◆ PROBLEM DESCRIPTION:
Retype everything in the listing, leaving each line exactly as it is.

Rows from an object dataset
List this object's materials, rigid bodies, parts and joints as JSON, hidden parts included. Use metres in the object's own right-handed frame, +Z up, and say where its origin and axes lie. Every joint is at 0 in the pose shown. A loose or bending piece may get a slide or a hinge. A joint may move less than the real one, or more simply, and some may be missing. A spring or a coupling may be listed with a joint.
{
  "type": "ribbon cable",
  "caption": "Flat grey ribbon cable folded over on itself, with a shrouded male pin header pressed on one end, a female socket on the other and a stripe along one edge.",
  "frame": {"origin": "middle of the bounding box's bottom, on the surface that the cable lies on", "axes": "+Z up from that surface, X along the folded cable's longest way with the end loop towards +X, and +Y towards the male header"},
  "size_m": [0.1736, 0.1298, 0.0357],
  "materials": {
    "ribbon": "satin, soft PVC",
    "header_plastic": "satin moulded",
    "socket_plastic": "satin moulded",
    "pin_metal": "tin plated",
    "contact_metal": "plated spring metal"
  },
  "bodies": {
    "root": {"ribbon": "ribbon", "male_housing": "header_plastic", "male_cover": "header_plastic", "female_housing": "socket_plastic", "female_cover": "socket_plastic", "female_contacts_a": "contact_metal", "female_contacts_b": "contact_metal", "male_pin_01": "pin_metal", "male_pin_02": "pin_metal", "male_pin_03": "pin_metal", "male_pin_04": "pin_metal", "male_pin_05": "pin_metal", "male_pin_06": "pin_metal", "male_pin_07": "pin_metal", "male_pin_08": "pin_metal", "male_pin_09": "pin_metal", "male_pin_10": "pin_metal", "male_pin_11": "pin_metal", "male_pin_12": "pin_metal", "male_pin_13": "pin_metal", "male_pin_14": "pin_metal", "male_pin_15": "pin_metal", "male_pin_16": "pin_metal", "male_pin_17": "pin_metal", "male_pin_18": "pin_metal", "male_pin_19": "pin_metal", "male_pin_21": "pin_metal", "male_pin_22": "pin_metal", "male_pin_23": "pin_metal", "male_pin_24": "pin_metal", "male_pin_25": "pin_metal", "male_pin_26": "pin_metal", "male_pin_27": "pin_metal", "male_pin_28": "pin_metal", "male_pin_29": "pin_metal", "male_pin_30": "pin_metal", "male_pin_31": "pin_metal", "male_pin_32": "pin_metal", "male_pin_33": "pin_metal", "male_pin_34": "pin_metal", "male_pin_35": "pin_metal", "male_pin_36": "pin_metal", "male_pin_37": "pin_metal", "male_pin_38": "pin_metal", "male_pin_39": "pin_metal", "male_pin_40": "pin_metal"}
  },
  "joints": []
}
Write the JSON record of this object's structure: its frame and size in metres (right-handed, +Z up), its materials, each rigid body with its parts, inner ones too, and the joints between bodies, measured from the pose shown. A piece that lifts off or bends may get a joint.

◆ FULL OUTPUT:
List this object's materials, rigid bodies, parts and joints as JSON, hidden parts included. Use metres in the object's own right-handed frame, +Z up, and say where its origin and axes lie. Every joint is at 0 in the pose shown. A loose or bending piece may get a slide or a hinge. A joint may move less than the real one, or more simply, and some may be missing. A spring or a coupling may be listed with a joint.
{
  "type": "ribbon cable",
  "caption": "Flat grey ribbon cable folded over on itself, with a shrouded male pin header pressed on one end, a female socket on the other and a stripe along one edge.",
  "frame": {"origin": "middle of the bounding box's bottom, on the surface that the cable lies on", "axes": "+Z up from that surface, X along the folded cable's longest way with the end loop towards +X, and +Y towards the male header"},
  "size_m": [0.1736, 0.1298, 0.0357],
  "materials": {
    "ribbon": "satin, soft PVC",
    "header_plastic": "satin moulded",
    "socket_plastic": "satin moulded",
    "pin_metal": "tin plated",
    "contact_metal": "plated spring metal"
  },
  "bodies": {
    "root": {"ribbon": "ribbon", "male_housing": "header_plastic", "male_cover": "header_plastic", "female_housing": "socket_plastic", "female_cover": "socket_plastic", "female_contacts_a": "contact_metal", "female_contacts_b": "contact_metal", "male_pin_01": "pin_metal", "male_pin_02": "pin_metal", "male_pin_03": "pin_metal", "male_pin_04": "pin_metal", "male_pin_05": "pin_metal", "male_pin_06": "pin_metal", "male_pin_07": "pin_metal", "male_pin_08": "pin_metal", "male_pin_09": "pin_metal", "male_pin_10": "pin_metal", "male_pin_11": "pin_metal", "male_pin_12": "pin_metal", "male_pin_13": "pin_metal", "male_pin_14": "pin_metal", "male_pin_15": "pin_metal", "male_pin_16": "pin_metal", "male_pin_17": "pin_metal", "male_pin_18": "pin_metal", "male_pin_19": "pin_metal", "male_pin_21": "pin_metal", "male_pin_22": "pin_metal", "male_pin_23": "pin_metal", "male_pin_24": "pin_metal", "male_pin_25": "pin_metal", "male_pin_26": "pin_metal", "male_pin_27": "pin_metal", "male_pin_28": "pin_metal", "male_pin_29": "pin_metal", "male_pin_30": "pin_metal", "male_pin_31": "pin_metal", "male_pin_32": "pin_metal", "male_pin_33": "pin_metal", "male_pin_34": "pin_metal", "male_pin_35": "pin_metal", "male_pin_36": "pin_metal", "male_pin_37": "pin_metal", "male_pin_38": "pin_metal", "male_pin_39": "pin_metal", "male_pin_40": "pin_metal"}
  },
  "joints": []
}
Write the JSON record of this object's structure: its frame and size in metres (right-handed, +Z up), its materials, each rigid body with its parts, inner ones too, and the joints between bodies, measured from the pose shown. A piece that lifts off or bends may get a joint.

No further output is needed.